■ **Your task**
What is needed is the run of lines from the one containing "Keep writing the" through the one containing "tapered rubber sleeve", echoed exactly, with both ends kept and nothing added.

--- START Stored data ---

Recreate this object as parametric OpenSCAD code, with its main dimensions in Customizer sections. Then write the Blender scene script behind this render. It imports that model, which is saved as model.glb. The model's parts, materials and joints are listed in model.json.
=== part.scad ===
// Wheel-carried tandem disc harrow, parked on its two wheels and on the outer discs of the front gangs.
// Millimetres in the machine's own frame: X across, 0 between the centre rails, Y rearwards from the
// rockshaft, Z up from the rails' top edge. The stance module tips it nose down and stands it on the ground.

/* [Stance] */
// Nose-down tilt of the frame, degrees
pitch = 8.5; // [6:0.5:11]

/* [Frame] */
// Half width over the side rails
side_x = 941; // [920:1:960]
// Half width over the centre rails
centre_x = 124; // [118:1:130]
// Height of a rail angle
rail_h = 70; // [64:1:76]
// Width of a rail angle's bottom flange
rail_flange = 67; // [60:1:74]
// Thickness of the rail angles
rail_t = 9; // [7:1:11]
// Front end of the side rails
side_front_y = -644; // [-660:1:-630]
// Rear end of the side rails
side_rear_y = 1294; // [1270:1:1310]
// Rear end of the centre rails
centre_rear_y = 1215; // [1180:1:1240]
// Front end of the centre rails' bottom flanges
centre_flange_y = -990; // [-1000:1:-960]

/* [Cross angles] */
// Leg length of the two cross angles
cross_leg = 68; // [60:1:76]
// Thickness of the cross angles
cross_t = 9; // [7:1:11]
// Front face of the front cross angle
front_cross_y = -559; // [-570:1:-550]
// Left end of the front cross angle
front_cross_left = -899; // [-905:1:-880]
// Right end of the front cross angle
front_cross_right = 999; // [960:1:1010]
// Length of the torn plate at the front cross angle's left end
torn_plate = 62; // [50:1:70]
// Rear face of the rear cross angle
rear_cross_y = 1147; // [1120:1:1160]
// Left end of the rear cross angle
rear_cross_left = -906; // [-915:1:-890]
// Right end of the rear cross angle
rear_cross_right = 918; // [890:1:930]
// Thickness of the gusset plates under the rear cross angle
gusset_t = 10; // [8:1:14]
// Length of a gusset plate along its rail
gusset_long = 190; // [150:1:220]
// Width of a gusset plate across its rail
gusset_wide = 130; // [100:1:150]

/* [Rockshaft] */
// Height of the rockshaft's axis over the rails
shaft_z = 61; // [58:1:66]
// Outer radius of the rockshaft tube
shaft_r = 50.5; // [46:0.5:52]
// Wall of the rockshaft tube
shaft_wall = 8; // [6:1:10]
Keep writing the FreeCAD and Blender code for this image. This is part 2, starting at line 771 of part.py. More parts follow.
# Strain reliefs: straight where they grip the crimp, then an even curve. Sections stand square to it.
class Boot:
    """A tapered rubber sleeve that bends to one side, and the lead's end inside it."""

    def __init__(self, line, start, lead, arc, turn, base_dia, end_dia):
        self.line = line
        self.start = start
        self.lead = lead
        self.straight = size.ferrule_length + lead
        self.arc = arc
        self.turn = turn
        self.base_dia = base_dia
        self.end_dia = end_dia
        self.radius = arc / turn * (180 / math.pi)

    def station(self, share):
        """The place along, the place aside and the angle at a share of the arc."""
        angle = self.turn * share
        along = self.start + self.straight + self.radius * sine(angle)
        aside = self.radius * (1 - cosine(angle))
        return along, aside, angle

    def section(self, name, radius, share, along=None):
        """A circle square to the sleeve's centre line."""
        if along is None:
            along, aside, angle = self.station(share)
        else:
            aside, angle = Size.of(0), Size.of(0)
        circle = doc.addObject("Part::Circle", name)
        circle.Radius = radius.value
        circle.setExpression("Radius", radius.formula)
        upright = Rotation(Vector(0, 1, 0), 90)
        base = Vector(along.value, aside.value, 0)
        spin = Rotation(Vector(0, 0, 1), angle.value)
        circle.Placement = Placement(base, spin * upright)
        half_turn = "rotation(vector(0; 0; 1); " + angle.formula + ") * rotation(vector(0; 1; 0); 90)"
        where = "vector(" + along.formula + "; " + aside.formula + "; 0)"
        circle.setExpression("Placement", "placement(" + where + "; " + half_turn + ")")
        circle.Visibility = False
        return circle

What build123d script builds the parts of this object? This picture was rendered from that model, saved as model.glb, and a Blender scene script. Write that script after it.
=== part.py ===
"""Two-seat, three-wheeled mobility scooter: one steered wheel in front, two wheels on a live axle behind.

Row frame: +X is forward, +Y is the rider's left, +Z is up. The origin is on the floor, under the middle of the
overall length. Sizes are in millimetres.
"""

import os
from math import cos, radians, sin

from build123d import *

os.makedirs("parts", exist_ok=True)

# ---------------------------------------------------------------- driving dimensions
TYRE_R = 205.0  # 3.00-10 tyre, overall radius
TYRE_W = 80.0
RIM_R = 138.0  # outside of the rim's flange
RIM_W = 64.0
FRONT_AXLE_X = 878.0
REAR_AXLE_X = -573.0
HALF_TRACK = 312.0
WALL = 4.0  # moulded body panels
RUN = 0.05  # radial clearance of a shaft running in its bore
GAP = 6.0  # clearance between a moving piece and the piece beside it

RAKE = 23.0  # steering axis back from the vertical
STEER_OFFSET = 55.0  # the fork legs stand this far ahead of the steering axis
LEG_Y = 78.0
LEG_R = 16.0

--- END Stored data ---

■ **Solution to this problem**
Keep writing the FreeCAD and Blender code for this image. This is part 2, starting at line 771 of part.py. More parts follow.
# Strain reliefs: straight where they grip the crimp, then an even curve. Sections stand square to it.
class Boot:
    """A tapered rubber sleeve that bends to one side, and the lead's end inside it."""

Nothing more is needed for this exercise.